Scramble for Africa: Timeline 1881–1914
The Scramble for Africa — the rapid colonization and partition of Africa by European powers — was concentrated in the three decades between 1881 and 1914. Here are the key dates that redrew the map of an entire continent.
Setting the Stage (Before 1881)
European involvement in Africa had been almost entirely coastal for nearly 400 years — trading posts and forts but no large inland empires. By 1870 less than 10% of Africa was under formal European rule.
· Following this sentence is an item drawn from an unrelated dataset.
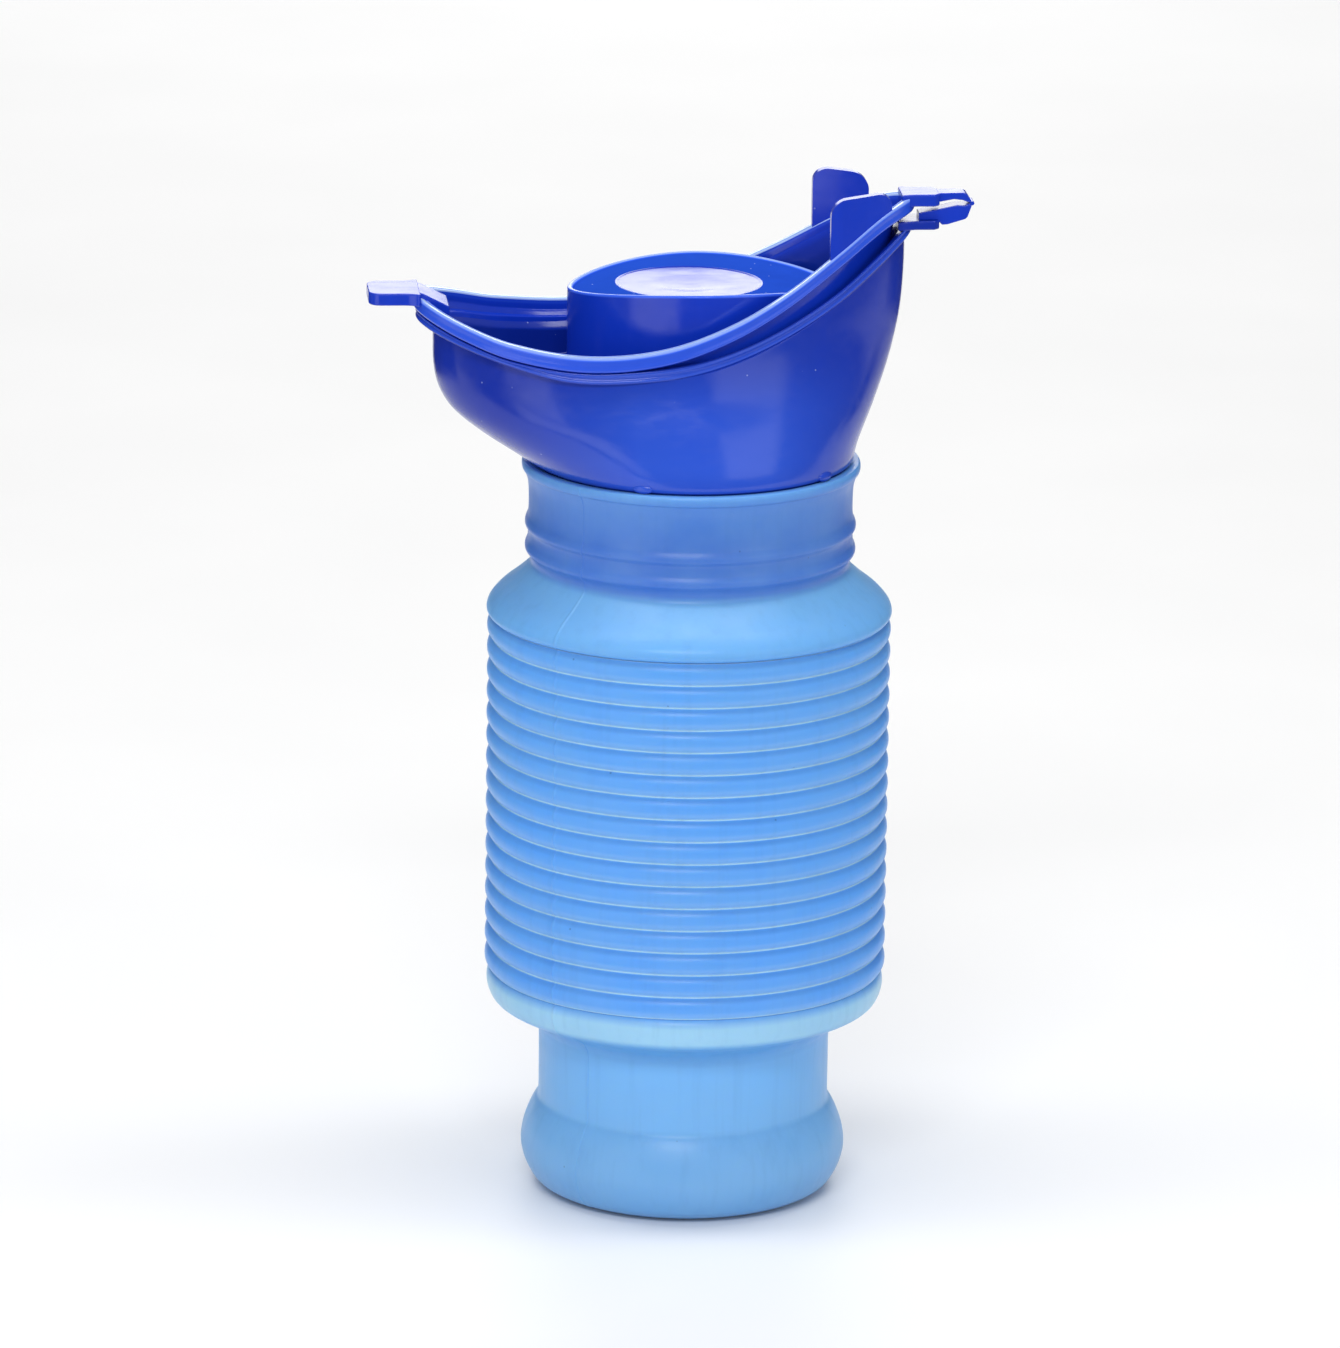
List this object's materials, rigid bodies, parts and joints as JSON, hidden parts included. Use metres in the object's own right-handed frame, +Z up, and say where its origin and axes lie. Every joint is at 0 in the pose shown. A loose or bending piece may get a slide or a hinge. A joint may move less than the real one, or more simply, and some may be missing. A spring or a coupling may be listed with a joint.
{
  "type": "collapsible urine bottle",
  "caption": "Handheld urine bottle with a bellows body that folds down, a boat-shaped plug-in funnel and a strap-hinged lid.",
  "frame": {"origin": "centre of the flat base, on the bottle's axis", "axes": "+Z up along the bottle's axis, +X towards the strap and hinge end of the lid, -X towards the thumb tab, +Y across the funnel"},
  "size_m": [0.1277, 0.0862, 0.2194],
  "materials": {
    "bottle_foot": "satin, translucent",
    "bellows": "satin, translucent",
    "bottle_collar": "satin, translucent",
    "funnel": "polished",
    "strap_lower_link": "polished",
    "strap_fold": "polished",
    "strap_upper_link": "polished",
    "lid_tray": "polished",
    "lid_drum": "polished"
  },
  "bodies": {
    "base": {"bottle_foot": "bottle_foot", "bellows": "bellows"},
    "collar": {"bottle_collar": "bottle_collar"},
    "funnel": {"funnel": "funnel", "strap_lower_link": "strap_lower_link", "strap_fold": "strap_fold"},
    "lid": {"lid_tray": "lid_tray", "lid_drum": "lid_drum", "strap_upper_link": "strap_upper_link"}
  },
  "joints": [
    {"name": "bellows_compress", "type": "slide", "parent": "base", "child": "collar", "axis": [0, 0, -1], "range_m": [0, 0.046], "deforming": ["bellows"]},
    {"name": "funnel_pull", "type": "slide", "parent": "collar", "child": "funnel", "axis": [0, 0, 1], "range_m": [0, 0.03]},
    {"name": "lid_hinge", "type": "hinge", "parent": "funnel", "child": "lid", "pos_m": [0.0585, 0, 0.2154], "axis": [0, 1, 0], "range_deg": [0, 150]}
  ]
}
Within four decades that would balloon to over 90%.
Key Dates
- 1869 — Suez Canal opens, dramatically increasing strategic interest in Egypt and the Red Sea
- 1881 — France invades Tunisia, establishing a protectorate
- 1882 — Britain invades Egypt and establishes effective control
- 1884–1885 — Berlin Conference: 14 European powers + USA + Ottoman Empire formalise rules for claiming African territory
- 1884 — Germany claims South West Africa, Togoland and Kamerun
- 1885 — King Leopold II of Belgium personally takes the Congo Free State (over 2 million km²) as personal property
- 1889 — Cecil Rhodes' British South Africa Company chartered, beginning the Cape-to-Cairo project
- 1896 — Battle of Adwa: Ethiopia defeats Italian invasion, remaining independent
- 1898 — Fashoda Incident: France and Britain nearly go to war over Sudan
- 1899–1902 — Second Boer War: Britain conquers Boer republics, forms Union of South Africa
- 1904 — German genocide of the Herero and Nama in South West Africa
- 1908 — Belgium takes Congo from Leopold II as colony, after international outcry over atrocities
- 1911–1912 — Italy seizes Libya from the Ottoman Empire
- 1912 — French Protectorate of Morocco established
- 1914 — Partition substantially complete; Germany controls four colonies until WWI
What Drove the Scramble
Historians identify several reinforcing causes: industrial-era demand for raw materials (rubber, palm oil, copper, gold, diamonds); strategic rivalry between European powers; quinine and machine guns making conquest viable; missionary and 'civilizing mission' ideology; and the personal ambitions of figures like Cecil Rhodes, Leopold II and Otto von Bismarck.
Why It Matters Today
The map drawn between 1881 and 1914 still defines African statehood. Borders, official languages, capital cities, infrastructure orientation toward export ports, and many ongoing political and economic challenges trace back to choices made in this brief three-decade window by Europeans who had often never visited the continent.